Pic chevelu. Noter le bec plus long et l'absence de points noirs sur les rectrices (plumes de la queue) externes © Réjean Deschênes
Le tambourinage est un staccato régulier d’environ une seconde produit par le martelage d’une branche creuse avec le bec. Le tambourinage du pic mineur est plus court et plus lent (0,8 seconde; 17 battements par seconde en moyenne) que celui du pic chevelu (1 seconde; 25 battements par seconde en moyenne). Autant le mâle que la femelle s’adonnent à cette activité qui a pour but d’établir un territoire, d’attirer un partenaire et, une fois ledit partenaire trouvé, de garder contact avec lui.
Le cardinal rouge
Cardinal rouge © Pierrot Tellier-Machabée
Le cardinal rouge est un oiseau voyant qui est paradoxalement difficile à voir. Avec son plumage rouge écarlate, il est une cible facile pour les prédateurs. Il affectionne donc les fourrés arbustifs denses et les haies de cèdres. Toutefois, à partir de février, cette relative discrétion cède sa place à une grandiloquence ravivée par un taux de testostérone à la hausse. Sur son territoire, le cardinal compte de quatre à sept perchoirs de chant atteignant dix mètres ou plus. C’est du haut de ceux-ci que le cardinal s’époumone au vu et au su de tous.
Son chant est une répétition de sifflements clairs et puissants. La tonalité de ces sifflements est pure, c’est-à-dire que chaque note couvre une faible étendue de fréquences, ce qui est perçu par nos oreilles (et certainement par celles du cardinal) comme étant mélodieux. Chez cette espèce, la femelle chante aussi, et pour les mêmes raisons, mais moins fréquemment.
En route vers le printemps
Voilà quelques-unes des manifestations auditives de nos oiseaux qui coïncident avec la fête de la Saint-Valentin. Ces sons qui meublent notre paysage sonore quotidien nous aideront à affronter les dernières semaines de l’hiver. Avant longtemps, nous verrons le premier carouge à épaulettes se mirer dans l’une des nombreuses cuvettes de fonte qui cribleront les marais de l’archipel, signe indubitable de l’arrivée du printemps!

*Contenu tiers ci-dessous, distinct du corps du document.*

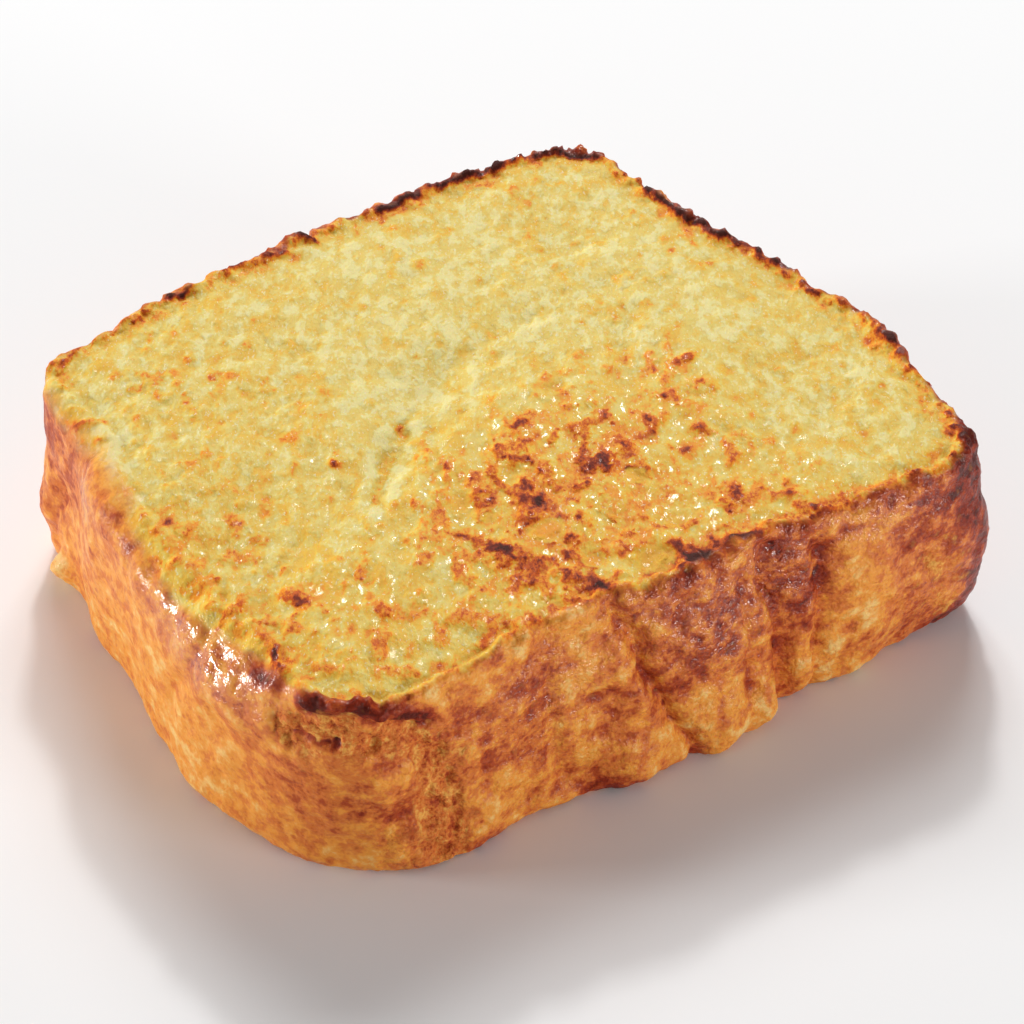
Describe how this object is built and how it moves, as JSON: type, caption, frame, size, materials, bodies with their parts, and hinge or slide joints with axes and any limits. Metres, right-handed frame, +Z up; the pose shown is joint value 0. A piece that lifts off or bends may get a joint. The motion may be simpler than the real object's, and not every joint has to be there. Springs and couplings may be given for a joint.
{
  "type": "french toast slice",
  "caption": "Thick slice of brioche french toast lying flat: griddled golden crumb with browned specks above, wrinkled brown crust round the sides.",
  "frame": {"origin": "centre of the slice's box in plan, on the surface it lies on", "axes": "+Z up through the slice's thickness, -Y towards the loaf's domed top crust, +Y towards its base crust, +X and -X towards the crusts that were against the tin's sides"},
  "size_m": [0.108, 0.1234, 0.0347],
  "materials": {
    "bread": "moist griddled crumb with a browned, partly glossy crust"
  },
  "bodies": {
    "root": {"toast_slice": "bread"}
  },
  "joints": []
}
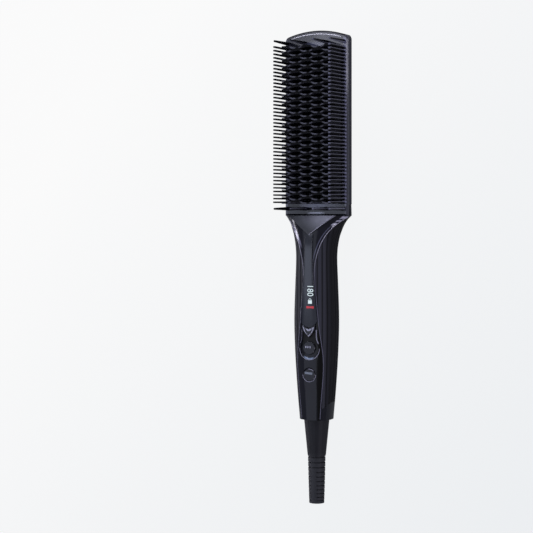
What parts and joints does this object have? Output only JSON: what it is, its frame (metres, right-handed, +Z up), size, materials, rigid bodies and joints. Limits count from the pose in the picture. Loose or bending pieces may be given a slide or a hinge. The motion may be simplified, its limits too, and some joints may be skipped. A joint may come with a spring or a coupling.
{
  "type": "hair straightening brush",
  "caption": "Heated straightening brush with two comb rows, wavy heated fins, a display and keys on a reeded handle, and a swivelling cord relief.",
  "frame": {"origin": "on the table plane, under the middle of the tool, which lies on its back", "axes": "+Z up, out of the comb side; +Y from the strain relief to the tip of the head; +X to the right, seen from above with the head away from the viewer"},
  "size_m": [0.0558, 0.365, 0.0435],
  "materials": {
    "gloss_black": "polished black plastic",
    "matte_black": "soft matte black plastic, reeded",
    "satin_black": "fine satin black plastic",
    "smoked_window": "smoked clear plastic, polished",
    "comb_black": "heat-resistant black plastic",
    "fin_coat": "die-cast fins with a dark ceramic coating",
    "relief_black": "flexible matte black",
    "heater_plain": "flat heaters in aluminium sleeves",
    "mica": "mica sheet",
    "carrier_grey": "glass-filled plastic",
    "steel": "zinc-plated steel",
    "brass": "plain brass",
    "board_green": "printed circuit board",
    "display_block": "white display housing",
    "part_black": "moulded electronic parts",
    "lead_red": "silicone insulated wire"
  },
  "bodies": {
    "handle": {"head_back_cover": "matte_black", "head_frame": "gloss_black", "comb_left": "comb_black", "comb_right": "comb_black", "end_pins_low": "comb_black", "end_pins_top": "comb_black", "heater_plate": "fin_coat", "heater_bars": "heater_plain", "insulation_sheet": "mica", "heater_carrier": "carrier_grey", "carrier_screws": "steel", "thermal_fuse": "steel", "thermistor": "part_black", "neck_collar": "gloss_black", "neck_facet": "satin_black", "front_panel": "gloss_black", "display_window": "smoked_window", "grip_shell": "matte_black", "tail_band": "gloss_black", "control_board": "board_green", "key_switches": "part_black", "display_module": "display_block", "board_screws": "steel", "power_board": "board_green", "power_parts": "part_black", "power_screws": "steel", "board_header": "part_black", "heater_leads": "lead_red", "supply_leads": "lead_red", "swivel_carrier": "carrier_grey", "brush_springs": "brass"},
    "up_key": {"key_up": "gloss_black"},
    "mode_key": {"key_mode": "gloss_black"},
    "power_key": {"key_power": "gloss_black"},
    "cord_swivel": {"strain_relief": "relief_black", "slip_rings": "brass"}
  },
  "joints": [
    {"name": "up_key_press", "type": "slide", "parent": "handle", "child": "up_key", "axis": [0, 0, -1], "range_m": [0, 0.0005], "stiffness_N_per_m": 400, "springref_m": -0.002},
    {"name": "mode_key_press", "type": "slide", "parent": "handle", "child": "mode_key", "axis": [0, 0, -1], "range_m": [0, 0.0005], "stiffness_N_per_m": 400, "springref_m": -0.002},
    {"name": "power_key_press", "type": "slide", "parent": "handle", "child": "power_key", "axis": [0, 0, -1], "range_m": [0, 0.0005], "stiffness_N_per_m": 400, "springref_m": -0.002},
    {"name": "cord_swivel_turn", "type": "hinge", "parent": "handle", "child": "cord_swivel", "pos_m": [0, -0.1175, 0.017], "axis": [0, 1, 0], "continuous": true}
  ]
}
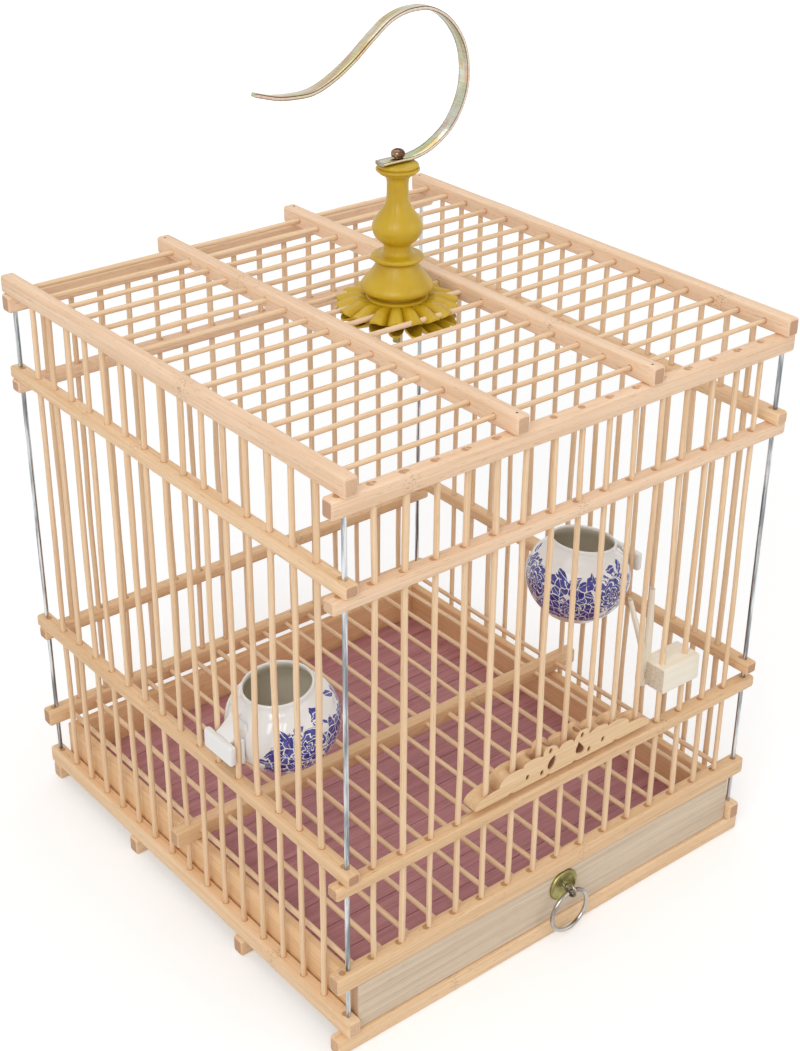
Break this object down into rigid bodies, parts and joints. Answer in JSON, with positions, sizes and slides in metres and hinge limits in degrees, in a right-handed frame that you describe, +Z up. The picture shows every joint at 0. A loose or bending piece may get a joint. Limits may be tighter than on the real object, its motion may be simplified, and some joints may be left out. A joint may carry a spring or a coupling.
{
  "type": "bird cage",
  "caption": "Square bamboo bird cage with lift-up bar door, pull-out drawer, porcelain cups, food clip and a turned finial with a hanging hook.",
  "frame": {"origin": "centre of the part's box, on the surface it stands on", "axes": "+Z up; -Y out of the front, where the door and the drawer are; +X to the right seen from the front"},
  "size_m": [0.234, 0.2406, 0.3688],
  "materials": {
    "bamboo": "satin pale bamboo",
    "tan_bamboo": "satin orange-tan bamboo",
    "pale_wood": "smooth pale wood",
    "stained_wood": "mauve stain",
    "bright_steel": "bright drawn wire",
    "yellow_zinc": "bright yellow zinc plate",
    "copper_screw": "coppery plated steel",
    "dull_brass": "dull brass",
    "mustard_plastic": "moulded mustard plastic",
    "porcelain": "glazed porcelain with blue print"
  },
  "bodies": {
    "cage": {"top_rail_left": "bamboo", "roof_grille": "bamboo", "top_rail_mid_right": "bamboo", "top_rail_right": "bamboo", "top_rail_front": "bamboo", "top_rail_back": "bamboo", "upper_rail_left": "bamboo", "upper_rail_right": "bamboo", "upper_rail_front": "bamboo", "upper_rail_back": "bamboo", "base_rail_left": "bamboo", "base_rail_right": "bamboo", "base_beam_front": "bamboo", "base_beam_mid_front": "bamboo", "base_beam_mid_back": "bamboo", "base_beam_back": "bamboo", "left_grille": "tan_bamboo", "right_grille": "tan_bamboo", "back_grille": "tan_bamboo", "front_grille": "tan_bamboo", "floor_beam_front": "tan_bamboo", "floor_grille": "tan_bamboo", "floor_beam_back": "tan_bamboo", "corner_rod_front_left": "bright_steel", "corner_rod_front_right": "bright_steel", "corner_rod_back_left": "bright_steel", "corner_rod_back_right": "bright_steel", "hook_screw": "copper_screw", "clamp_stud": "dull_brass", "clamp_nut": "dull_brass", "finial": "mustard_plastic", "upper_petals": "mustard_plastic", "lower_petals": "mustard_plastic"},
    "door": {"door_ornament": "bamboo", "door_bar_1": "bamboo", "door_bar_2": "bamboo", "door_bar_3": "bamboo", "door_bar_4": "bamboo", "door_bar_5": "bamboo", "door_bar_6": "bamboo", "door_bar_7": "bamboo"},
    "drawer": {"drawer_front": "pale_wood", "drawer_side_left": "tan_bamboo", "drawer_side_right": "tan_bamboo", "drawer_back": "tan_bamboo", "drawer_bottom": "tan_bamboo", "drawer_mat": "stained_wood", "ring_plate": "dull_brass", "ring_eye": "bright_steel"},
    "pull_ring": {"pull_ring": "bright_steel"},
    "hook": {"hook": "yellow_zinc"},
    "cup_left": {"cup_left": "porcelain"},
    "cup_right": {"cup_right": "porcelain"},
    "food_clip": {"food_clip": "pale_wood"}
  },
  "joints": [
    {"name": "door_lift", "type": "slide", "parent": "cage", "child": "door", "axis": [0, 0, 1], "range_m": [0, 0.1]},
    {"name": "drawer_slide", "type": "slide", "parent": "cage", "child": "drawer", "axis": [0, -1, 0], "range_m": [0, 0.16]},
    {"name": "ring_swing", "type": "hinge", "parent": "drawer", "child": "pull_ring", "pos_m": [0.003, -0.1169, 0.02327], "axis": [-1, 0, 0], "range_deg": [0, 150]},
    {"name": "hook_swivel", "type": "hinge", "parent": "cage", "child": "hook", "pos_m": [0.0035, 0.003, 0.3112], "axis": [0, 0, 1], "continuous": true},
    {"name": "cup_left_slide", "type": "slide", "parent": "cage", "child": "cup_left", "axis": [0, 0, 1], "range_m": [-0.005, 0.09]},
    {"name": "cup_right_slide", "type": "slide", "parent": "cage", "child": "cup_right", "axis": [0, 0, 1], "range_m": [-0.008, 0.085]},
    {"name": "food_clip_slide", "type": "slide", "parent": "cage", "child": "food_clip", "axis": [0, 0, 1], "range_m": [-0.016, 0.055]}
  ]
}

1La découverte du sirop d’érable est peut-être redevable en partie aux pics, car de la sève s’écoule parfois de leurs excavations… c’est d’ailleurs le modus operandi du pic maculé, qui taille des puits dans le cambium des arbres pour en boire la sève et consommer les insectes qui sont attirés par les écoulements sucrés.